++++ Entries supplied ++++

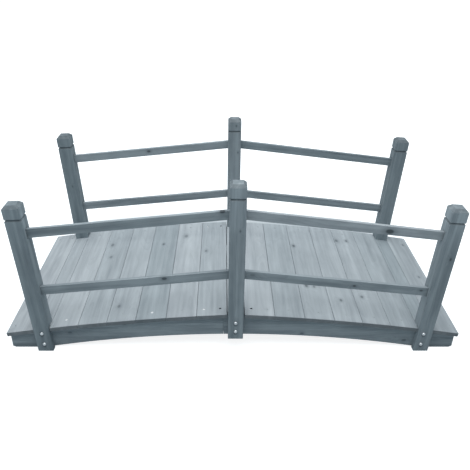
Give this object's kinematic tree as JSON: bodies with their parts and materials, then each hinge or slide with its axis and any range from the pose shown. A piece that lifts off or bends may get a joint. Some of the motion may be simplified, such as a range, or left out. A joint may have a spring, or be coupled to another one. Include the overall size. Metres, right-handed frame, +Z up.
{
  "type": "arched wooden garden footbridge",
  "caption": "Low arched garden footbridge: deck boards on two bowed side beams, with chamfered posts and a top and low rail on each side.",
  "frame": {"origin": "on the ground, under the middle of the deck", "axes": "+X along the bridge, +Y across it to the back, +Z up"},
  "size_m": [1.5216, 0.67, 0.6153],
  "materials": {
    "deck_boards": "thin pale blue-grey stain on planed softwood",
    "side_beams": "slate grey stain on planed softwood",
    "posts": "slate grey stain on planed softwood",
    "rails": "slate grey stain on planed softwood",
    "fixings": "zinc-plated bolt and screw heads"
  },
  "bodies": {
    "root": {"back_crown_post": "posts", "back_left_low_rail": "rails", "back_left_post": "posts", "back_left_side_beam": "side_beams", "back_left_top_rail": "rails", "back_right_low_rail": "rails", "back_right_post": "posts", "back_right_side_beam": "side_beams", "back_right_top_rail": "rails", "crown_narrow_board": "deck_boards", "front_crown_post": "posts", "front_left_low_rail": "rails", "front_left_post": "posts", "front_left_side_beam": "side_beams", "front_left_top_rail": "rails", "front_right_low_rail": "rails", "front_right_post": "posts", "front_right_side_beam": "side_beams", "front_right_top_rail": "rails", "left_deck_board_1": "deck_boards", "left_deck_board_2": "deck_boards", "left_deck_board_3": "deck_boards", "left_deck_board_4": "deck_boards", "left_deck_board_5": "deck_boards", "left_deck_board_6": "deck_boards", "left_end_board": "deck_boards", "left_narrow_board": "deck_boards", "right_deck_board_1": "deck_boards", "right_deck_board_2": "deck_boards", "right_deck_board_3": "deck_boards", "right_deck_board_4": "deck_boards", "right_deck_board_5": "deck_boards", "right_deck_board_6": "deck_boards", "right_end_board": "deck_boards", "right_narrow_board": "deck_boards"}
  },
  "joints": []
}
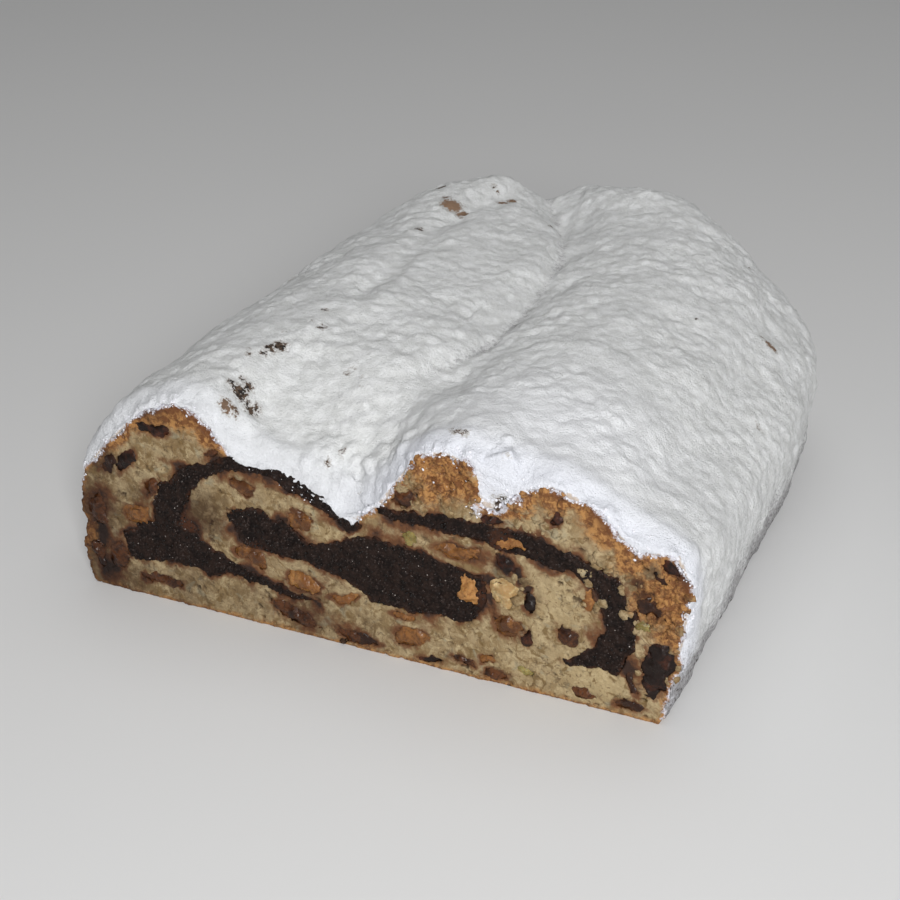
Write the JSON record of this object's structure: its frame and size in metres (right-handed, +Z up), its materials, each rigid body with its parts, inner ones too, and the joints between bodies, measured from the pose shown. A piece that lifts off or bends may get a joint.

++++

Search the listing for the word "joints" and return each line that holds it.

Written response:
  "joints": []
Write the JSON record of this object's structure: its frame and size in metres (right-handed, +Z up), its materials, each rigid body with its parts, inner ones too, and the joints between bodies, measured from the pose shown. A piece that lifts off or bends may get a joint.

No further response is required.